Thanks guys I think I'm just being stupid. Had somewhat of a man drought for ooh, 2 years, and then I moan when one finally comes along....somebody give me a slap!
Cheerfulvicky-how were your parents about you seeing someone older?

OP posts:
honestfriend · 06/01/2009 22:49

no problem in my eyes- when I was 21 my BF was almost 35- we lasted nearly 5 years- I was actually more mature in some ways!
Age is irrelevant-it's how you get on that counts.

tirednlonely · 08/01/2009 16:13

I met my dh when I was 18, he was 30. We have been together for 19 years. We are currently having problems and I feel the age gap is one of the reasons. We seem to want different things now, he is 50 this year! Looking back we used to have more fun in the old days, when he used to be my best friend. We don't even want to talk about the same things anymore and only seem to have our kids in common. My parents were fine with the age gap when we met and he does get on well with them!

Having said all that - you might be lucky!

Blondeshavemorefun · 11/01/2009 12:43

as you get older age isnt such a problem

one of my friends has 17 years bewteen her ad her dh

when they met she was 17 and he was 34 - which seemed wrong a man in his 30's wanting a teeneger

but 13 years later they are still happily together, been married for 8 years

though have to say her dh now 47 is a bit of an old fart/fuddy duddybut THEY are happy and thats the only thing that counts

you also have to decide if this is going to be long term thing, does he have any kids, does he want more if yes, does he want to be a father at nearly 50 if you leave it a few years after you get together

if you and him are happy,then age shouldnt matter,but part of me thinks you do have a problem with it, or you wouldnt have asked

ThePregnantHedgeWitch · 11/01/2009 12:48

This reply has been deleted

Message withdrawn

cheerfulvicky · 11/01/2009 14:09

Muffins, my mum was fine with the age difference. My first boyfriend was about 5 or 6 years older than me (24 to my 18, I think) so I sort of set a trend I've always gone for older men, so she wasn't too shocked. My Dad isn't in the picture and never has been, which ironically is probably why I LIKE older blokes Bit of father figure stuff going on there, I expect. Actually, I feel I have that out of my system now - if I ever did date anyone else, I don't think their age would be a factor, (older used to = better, nicer etc) and I'd probably end up with someone a bit closer to my age.

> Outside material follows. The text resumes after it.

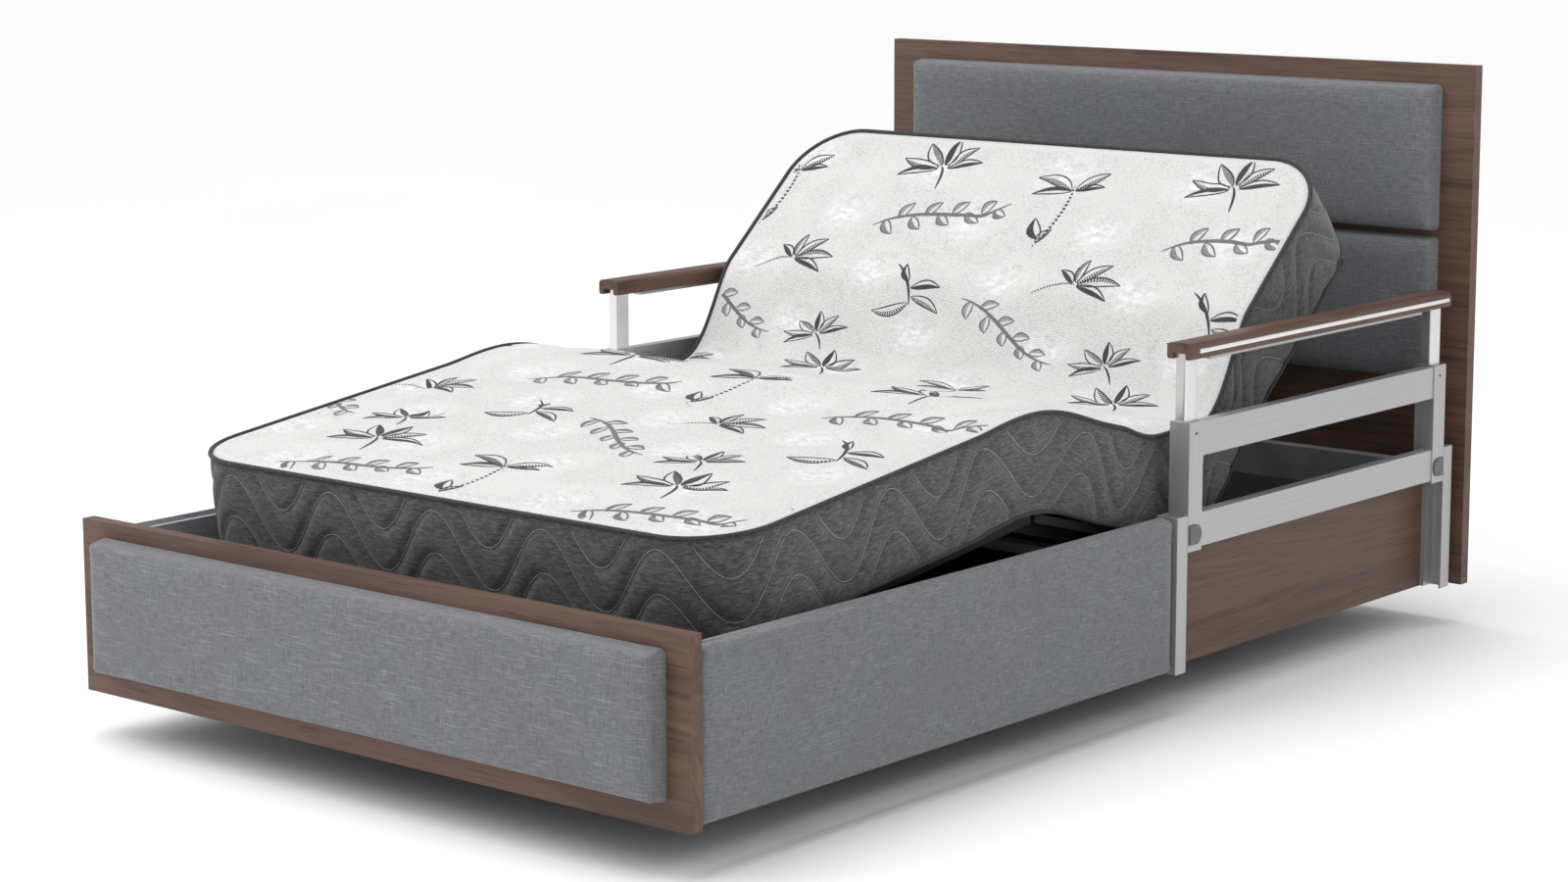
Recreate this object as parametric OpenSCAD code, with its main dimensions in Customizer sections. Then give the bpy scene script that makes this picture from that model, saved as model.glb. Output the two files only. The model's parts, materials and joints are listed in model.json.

In my experience, age gaps work on a sliding scale for most people, with the bigger the gap, the more eyebrows raised. But such a relationship can still work if both people are committed and good at communicating. Areas of similarity are probably more important than they would be in other relationships, otherwise you can end up feeling that you're each on different planets, having had totally different kinds of life experience, and that can feel quite lonely.
Good luck!

Alambil · 11/01/2009 14:29

I wouldn't say no if my BF asked me out (he won't - he's married ROFL!) but he's 37 (I'm 26).

If you get on, it's not an issue

weblette · 11/01/2009 16:46

Twenty years between me and dh, met him when I was 24. Ten years and four dcs later can't say the age gap has ever bothered me!

BlaDeBla · 11/01/2009 18:20

It depends on what kind of crumbly he is! Dh is 16 years older than me with grown-up children and our 2 under 5s. I don't think the age gap matters unless it matters to you. Some men are fat and bald and middle aged by their late 20s. Some are not!